## START STORED ROWS

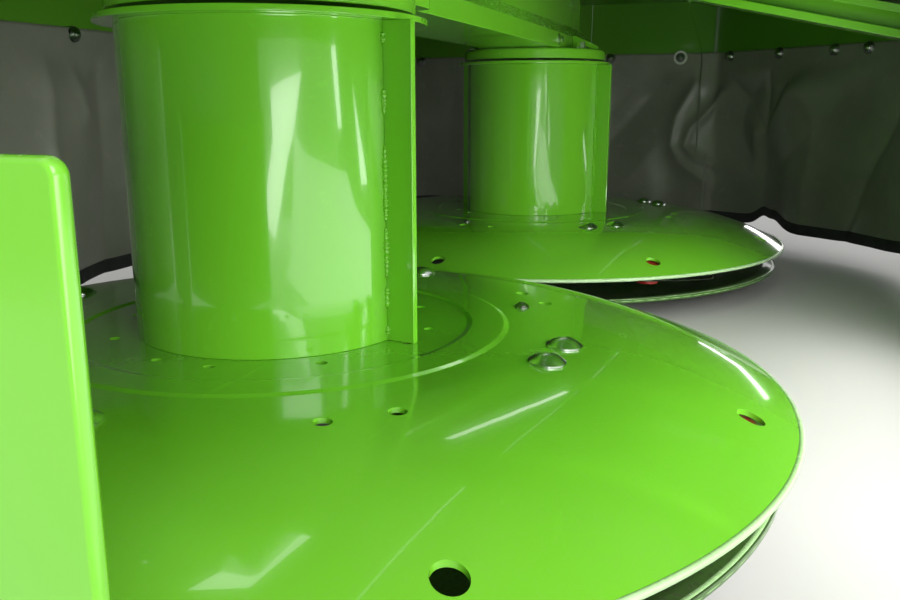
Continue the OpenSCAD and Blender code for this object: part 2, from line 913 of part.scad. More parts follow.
// Guard arms: folded channels with lips, open to the near end, that carry the covers. The
// front ones step down at the flap and follow its slope
ARM_X = [arm_near_x, arm_far_x];
arm_wall = 4;
arm_lip = 12;
arm_top = hood_top_z - hood_wall;
arm_end_y = hood_front - 60;
arm_fall = (arm_end_y - flap_hinge_y) * tan(flap_slope);
function arm_front(inset, past) =
    let (
        root = -beam_top_w / 2 + past,
        step = -flap_hinge_y + run_gap,
        end = -arm_end_y - past,
        high = arm_top - inset,
        low = arm_top - flap_rest - arm_h + inset
    )
    [
        [root, high], [step + inset, high], [step + inset, high - flap_rest],
        [step, high - flap_rest], [end, high - flap_rest - arm_fall],
        [end, low - arm_fall], [step, low], [root, low]
    ];
function arm_rear(inset, past) =
    let (
        root = beam_top_w / 2 - past,
        end = hood_rear - hood_wall + past,
        high = arm_top - inset,
        low = arm_top - arm_h + inset
    )
    [[root, high], [root, low], [end, low], [end, high]];
module arm_body(side, wide) {
    rotate([90, 0, 90])
        linear_extrude(wide)
            polygon(side);
}
module guard_arm(x, outside, inside, slot) {
    translate([x - arm_w / 2, 0, 0])
        difference() {
            arm_body(outside, arm_w);
            translate([arm_wall, 0, 0])
                arm_body(inside, arm_w - 2 * arm_wall);
            translate([-1, 0, 0])
                arm_body(slot, arm_wall + 2);
        }
}
module guard_arms_front() {
    color(GREEN)
        for (x = ARM_X)
            guard_arm(x, arm_front(0, 0), arm_front(arm_wall, 1), arm_front(arm_lip, 1));
}
module guard_arms_rear() {
    color(GREEN)
        for (x = ARM_X)
            guard_arm(x, arm_rear(0, 0), arm_rear(arm_wall, 1), arm_rear(arm_lip, 1));
}

// End plate on the near end, under the hood
plate_x = -hood_half;
module end_plate() {
    r = end_plate_r;
    wide = end_plate_front + end_plate_rear;
    high = end_plate_top - end_plate_foot;
    color(GREEN)
        translate([plate_x, (end_plate_rear - end_plate_front) / 2, end_plate_foot + high / 2])
            rotate([90, 0, 90])
                linear_extrude(end_plate_t) {
                    square([wide - 2 * r, high], center = true);
                    square([wide, high - 2 * r], center = true);
                    for (sx = [-1, 1])
                        for (sy = [-1, 1])
                            translate([sx * (wide / 2 - r), sy * (high / 2 - r)])
                                circle(r = r);
                }
}
BRACKET_Y = [-120, 220];
bracket_w = 50;
bracket_t = flap_lap;
bracket_lap = 60;
module end_plate_brackets() {
    low = end_plate_top - bracket_lap;
    color(GREEN)
        for (y = BRACKET_Y)
            translate([plate_x - bracket_t, y - bracket_w / 2, low])
                cube([bracket_t, bracket_w, skirt_z + bracket_lap - low]);
}

// Curtains: sheets inside the skirts. The rear one ends at the round corners, and the end
// one runs round the far corner. The flap's own one follows its front and far corner and
// laps behind the end curtain
hang = curtain_top - curtain_bottom;
curtain_in = hood_wall + seat_gap;
corner_x = hood_half - curtain_in - curtain_t - hood_corner_r;
corner_y = hood_rear - curtain_in - curtain_t - hood_corner_r;
module hung() {
    color(CLOTH)
        translate([0, 0, curtain_bottom])
            linear_extrude(hang)
                children();
}
module curtain_rear() {
    hung()
        translate([-corner_x, hood_rear - curtain_in - curtain_t])
            square([2 * corner_x - seat_gap, curtain_t]);
}
module curtain_end() {
    hung()
        difference() {
            intersection() {
                cover_plan(-flap_corner_y + 2, hood_rear, curtain_in);
                translate([corner_x, -hood_front])
                    square([hood_half, 2 * hood_front]);
            }
            translate([corner_x, corner_y])
                circle(r = hood_corner_r);
            translate([corner_x - 1, -hood_front])
                square([hood_corner_r + 1, hood_front + corner_y]);
        }
}
module curtain_front() {
    front = curtain_in - hood_front;
    fold = curtain_in * tan(22.5);
    lap_x = hood_half - curtain_in - curtain_t - curtain_gap;
    corner_at = flap_half - flap_corner - fold;
    line = [
        [flap_corner - flap_half + 10, front], [corner_at, front],
        [lap_x, front + lap_x - corner_at], [lap_x, 2 - flap_corner_y + curtain_lap]
    ];
    hung()
        sheet_profile(line, -curtain_t);
}

beam_housing();
beam_lid();
beam_end_plate();
drive_head();
head_lid();
carrier_lugs();
bevel_gearbox();
input_shaft();
belt_pulley();
collar(NEAR, head_w);  // collar_near
collar(FAR, beam_w);  // collar_far
axle(NEAR);  // axle_near
axle(FAR);  // axle_far
drum_shell(NEAR);  // drum_near
drum_shell(FAR);  // drum_far
fins(NEAR);  // fins_near
fins(FAR);  // fins_far
disc(NEAR);  // disc_near
disc(FAR);  // disc_far
knife_bars(NEAR);  // knife_bars_near
knife_bars(FAR);  // knife_bars_far
for (i = [0 : KNIVES - 1]) {
    knife(NEAR, i);
    knife(FAR, i);
}
dish(NEAR);  // dish_near
dish(FAR);  // dish_far
dish_hub(NEAR);  // dish_hub_near
dish_hub(FAR);  // dish_hub_far
hood_rear_cover();
hood_front_cover();
front_flap();
flap_hinge_fixed();
flap_hinge_leaves();
guard_arms_front();
guard_arms_rear();
end_plate();
end_plate_brackets();
curtain_rear();
curtain_end();
curtain_front();
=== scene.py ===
"""Looks of a two-drum mowing unit: enamel paint, coated curtains, bolts, welds, hems and light.

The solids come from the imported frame, in metres: X runs along the beam, +Y is the rear and
Z = 0 is the ground. Each class of a sub-assembly dresses it and builds what the solids lack.
Near and far are as seen from the camera, which looks along the beam from the drive's end.
"""

import logging
import math
from dataclasses import dataclass, replace
from enum import Enum
from functools import cache
from typing import Sequence

import bpy
import numpy as np
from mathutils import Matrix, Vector

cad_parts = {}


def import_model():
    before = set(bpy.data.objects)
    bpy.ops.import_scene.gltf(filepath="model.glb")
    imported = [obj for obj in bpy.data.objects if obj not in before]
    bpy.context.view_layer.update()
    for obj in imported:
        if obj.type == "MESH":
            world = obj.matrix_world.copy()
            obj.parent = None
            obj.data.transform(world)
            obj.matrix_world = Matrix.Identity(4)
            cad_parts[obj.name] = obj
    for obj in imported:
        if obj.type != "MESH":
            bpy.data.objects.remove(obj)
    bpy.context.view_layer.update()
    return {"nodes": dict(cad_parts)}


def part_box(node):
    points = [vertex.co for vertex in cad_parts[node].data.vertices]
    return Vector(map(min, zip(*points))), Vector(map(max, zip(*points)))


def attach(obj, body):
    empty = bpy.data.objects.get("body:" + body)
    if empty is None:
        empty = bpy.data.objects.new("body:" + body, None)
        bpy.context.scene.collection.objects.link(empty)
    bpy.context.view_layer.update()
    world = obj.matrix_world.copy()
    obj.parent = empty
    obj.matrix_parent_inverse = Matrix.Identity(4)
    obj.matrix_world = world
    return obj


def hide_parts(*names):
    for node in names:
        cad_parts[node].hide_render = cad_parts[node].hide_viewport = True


LOG = logging.getLogger("mowing_unit")
CUT_MAP = "cut"
TAU = 2.0 * math.pi
Point = tuple[float, float, float]
Spot = tuple[float, float]
UP = (0.0, 0.0, 1.0)
DOWN = (0.0, 0.0, -1.0)
REAR = (0.0, 1.0, 0.0)
FRONT = (0.0, -1.0, 0.0)
NEAR_END = (-1.0, 0.0, 0.0)
FAR_END = (1.0, 0.0, 0.0)


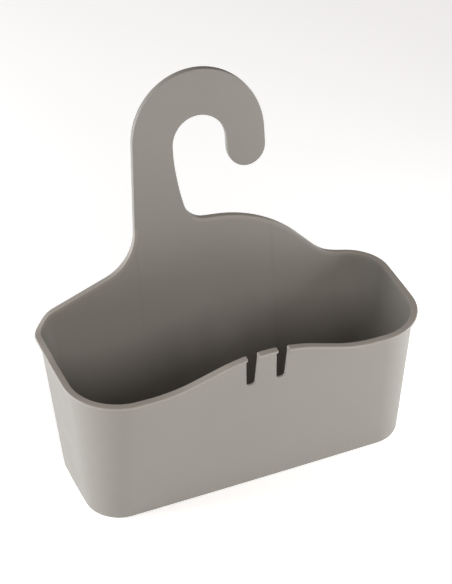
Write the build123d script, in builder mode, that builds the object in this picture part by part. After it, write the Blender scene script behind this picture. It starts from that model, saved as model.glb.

## END STORED ROWS

» EXERCISE DIRECTIONS
Within the material above, extract exactly the lines that start at the line containing "guard_arms_rear();" and stop after the line containing "obj.matrix_world = Matrix.Identity(4)", and only those.

» FINISHED TASK
guard_arms_rear();
end_plate();
end_plate_brackets();
curtain_rear();
curtain_end();
curtain_front();
=== scene.py ===
"""Looks of a two-drum mowing unit: enamel paint, coated curtains, bolts, welds, hems and light.

The solids come from the imported frame, in metres: X runs along the beam, +Y is the rear and
Z = 0 is the ground. Each class of a sub-assembly dresses it and builds what the solids lack.
Near and far are as seen from the camera, which looks along the beam from the drive's end.
"""

import logging
import math
from dataclasses import dataclass, replace
from enum import Enum
from functools import cache
from typing import Sequence

import bpy
import numpy as np
from mathutils import Matrix, Vector

cad_parts = {}


def import_model():
    before = set(bpy.data.objects)
    bpy.ops.import_scene.gltf(filepath="model.glb")
    imported = [obj for obj in bpy.data.objects if obj not in before]
    bpy.context.view_layer.update()
    for obj in imported:
        if obj.type == "MESH":
            world = obj.matrix_world.copy()
            obj.parent = None
            obj.data.transform(world)
            obj.matrix_world = Matrix.Identity(4)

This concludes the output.